His public throwing of so many under the bus struck many critics as very un-Mourinho-like indeed, because the former Real Madrid and Inter Milan coach usually went to great pains to protect his players during press conferences -- especially when they played poorly. 

So, how did the tables turn so drastically? Well, until someone from the inside actually talks, we can all do our best to speculate. At the moment, the popular POV amongst former players-turned-pundit is to place the blame squarely on the squad’s shoulders for, indeed, betraying him. 

"I'm disappointed for Mourinho,” says former Arsenal defender Martin Keown. “Maybe he got too close and the players were told some home truths they couldn't accept. It's almost imploded in front of our eyes,” he added. “It was astonishing the way his players capitulated against Leicester. I saw players that weren't really giving everything.” 

Former Gunners legend Thierry Henry, who is currently training to become a coach himself, said, “The players should be held accountable. What happened in some of the games is not all down to Mourinho. There was a lack of desire and commitment.” The former France legend added: “You can't sack the players, so go for the manager…I am now thinking if I am going into the right profession."

However, as former Chelsea striker Chris Sutton noted, perhaps Mourinho was to blame for not handling his worsening situation properly -- as any player knows, it’s not easy for a coach to contain the big egos inside a club’s locker room. "I know what it is like when big players are upset -- they don't just turn round and say: 'Oh, all right.’ After what Mourinho said about betrayal he knew he had to go.
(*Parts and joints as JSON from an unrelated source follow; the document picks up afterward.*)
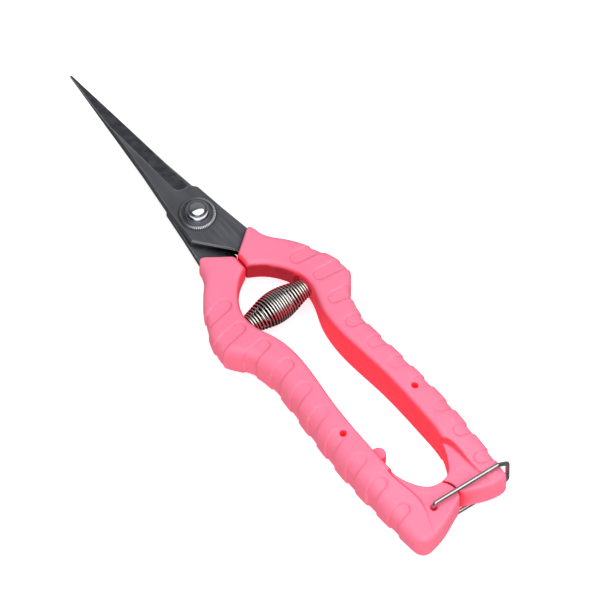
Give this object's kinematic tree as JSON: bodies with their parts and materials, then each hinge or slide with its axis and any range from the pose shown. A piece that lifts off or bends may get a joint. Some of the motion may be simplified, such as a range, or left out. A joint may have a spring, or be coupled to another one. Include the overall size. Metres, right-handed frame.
{
  "type": "floral snips",
  "caption": "Floral snips with slim pointed steel blades on a nut-and-bolt pivot, grooved moulded grips, a barrel spring between them and a wire latch round the feet.",
  "frame": {"origin": "centre of the box round the closed tool, on the plane where the two blades slide on each other; the pivot axis is at y = +33.9 mm", "axes": "+Y runs from the handles to the blade tips, +X to the right handle, +Z to the nut side"},
  "size_m": [0.047, 0.1898, 0.0154],
  "materials": {
    "front_blade": "dark ground steel, bevel slightly cooler",
    "rear_blade": "dark ground steel, bevel slightly cooler",
    "right_handle": "satin bright pink moulded plastic",
    "left_handle": "satin bright pink moulded plastic",
    "pivot_bolt": "polished nickel plate",
    "pivot_nut": "polished nickel plate",
    "serrated_washer": "steel with bright radial ticks",
    "spring": "bright spring wire",
    "latch_wire": "bright drawn wire"
  },
  "bodies": {
    "left_half": {"left_handle": "left_handle", "rear_blade": "rear_blade", "pivot_bolt": "pivot_bolt", "pivot_nut": "pivot_nut", "serrated_washer": "serrated_washer", "spring": "spring"},
    "right_half": {"right_handle": "right_handle", "front_blade": "front_blade"},
    "latch": {"latch_wire": "latch_wire"}
  },
  "joints": [
    {"name": "handle_opening", "type": "hinge", "parent": "left_half", "child": "right_half", "pos_m": [0, 0.03391, 0], "axis": [0, 0, 1], "range_deg": [0, 15], "deforming": ["spring"]},
    {"name": "latch_swing", "type": "hinge", "parent": "left_half", "child": "latch", "pos_m": [-0.0065, -0.08709, 0], "axis": [0, 0, 1], "range_deg": [-191, 0]}
  ],
  "couplings": [
    {"joint": "latch_swing", "follows": "handle_opening", "ratio": -12.7}
  ]
}
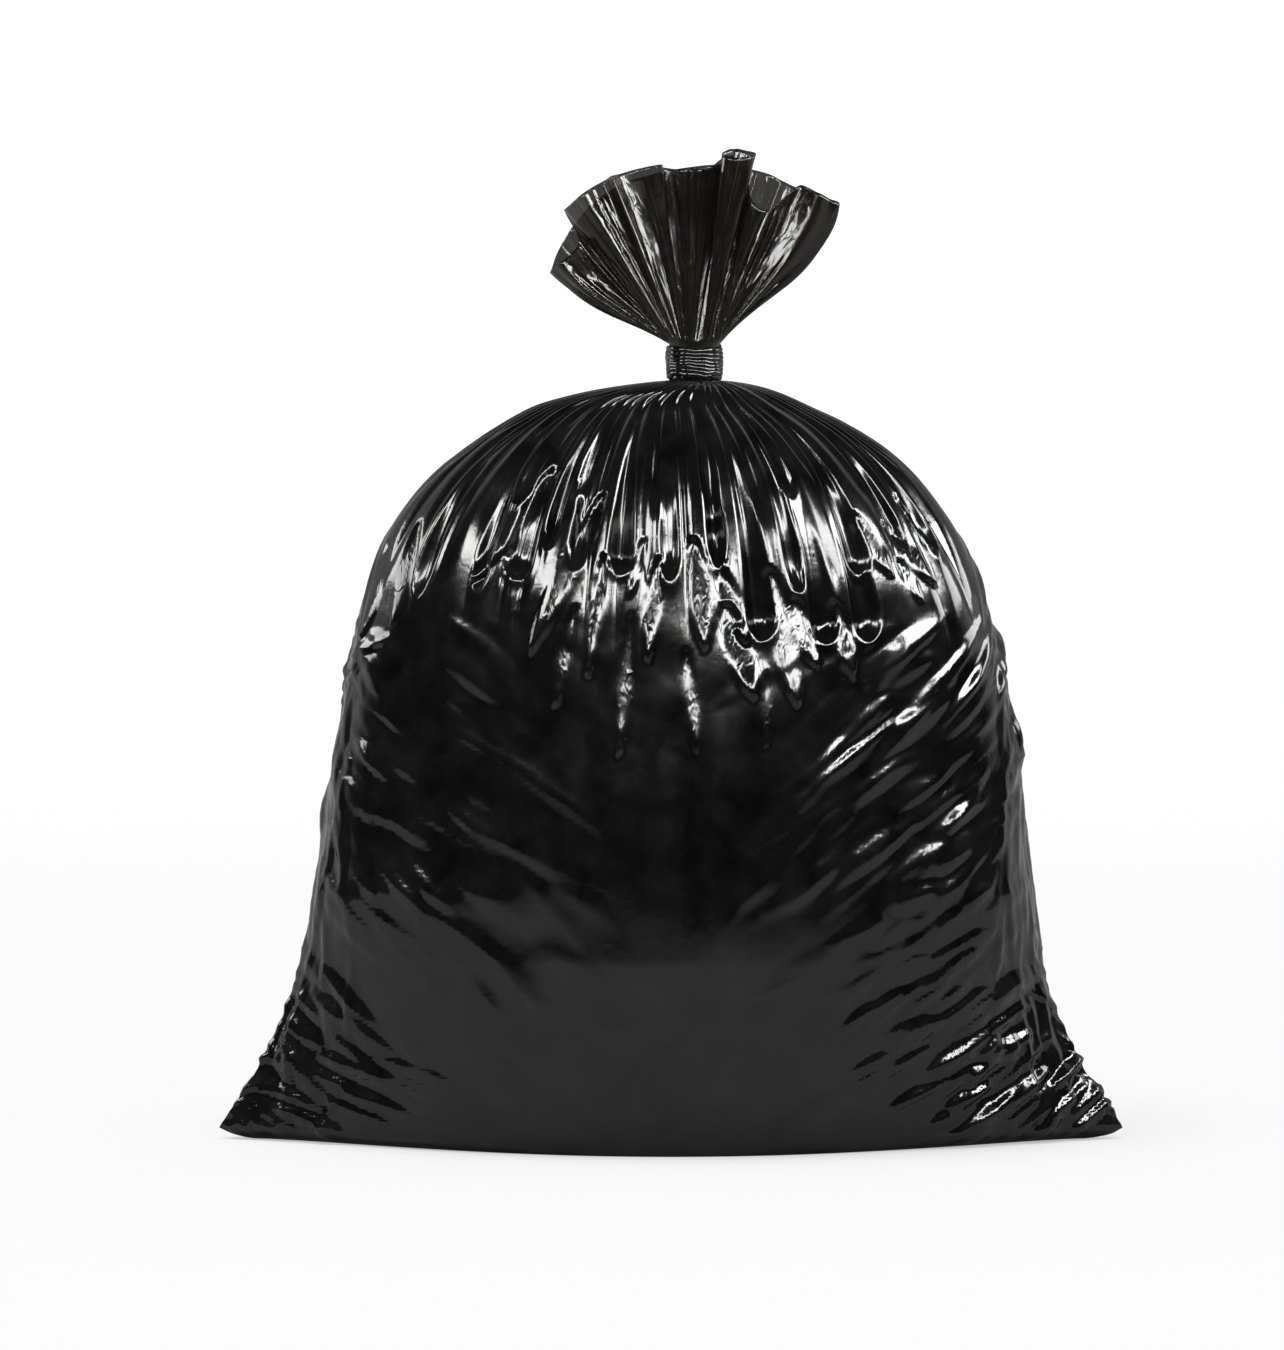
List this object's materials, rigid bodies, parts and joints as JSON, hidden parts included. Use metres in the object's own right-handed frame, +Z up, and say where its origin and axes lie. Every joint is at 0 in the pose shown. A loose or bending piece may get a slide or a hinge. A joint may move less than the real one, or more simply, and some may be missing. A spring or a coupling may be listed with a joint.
{
  "type": "full bin bag",
  "caption": "Full black refuse sack with a broad body, pointed bottom corners, gathered shoulder folds, a wound tie at the neck and a fanned frill on top.",
  "frame": {"origin": "on the floor, under the middle of the bag's box", "axes": "+Z up from the floor to the frill, +X to the right across the wide front, -Y out of the front"},
  "size_m": [0.7061, 0.3416, 0.768],
  "materials": {
    "film": "blown black film, glossy, crinkled",
    "tie": "twisted strip of black film, glossy"
  },
  "bodies": {
    "root": {"bag": "film", "neck_tie": "tie"}
  },
  "joints": []
}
He is not daft. He knew there would be consequences after the words he used."

In other words, Sutton thinks, and Off The Post agrees, that Mourinho threw in the towel, too, following Monday’s defeat at Leicester. But OTP, for one, is not worried about "The Special One." He will find a new job, and he will also excel there -- reports are already linking him with Manchester United -- but where this parting of ways leaves Chelsea Football Club is as yet unclear. 

We know that enough of the squad was ready for a new manager, which is why Mourinho had to go. The question now is whether some of these players are also ready for new teammates. 

As Hiddink notes, this is a rescue job of epic proportions. Chelsea is obviously in dire straits, and the Dutchman rightly needs to know whether or not these players can band together, forget their egos, and get a job done. That is a massive uphill task, and not one that any top-level coach would take for granted. He needs to know how bad the players want to rectify the situation, too.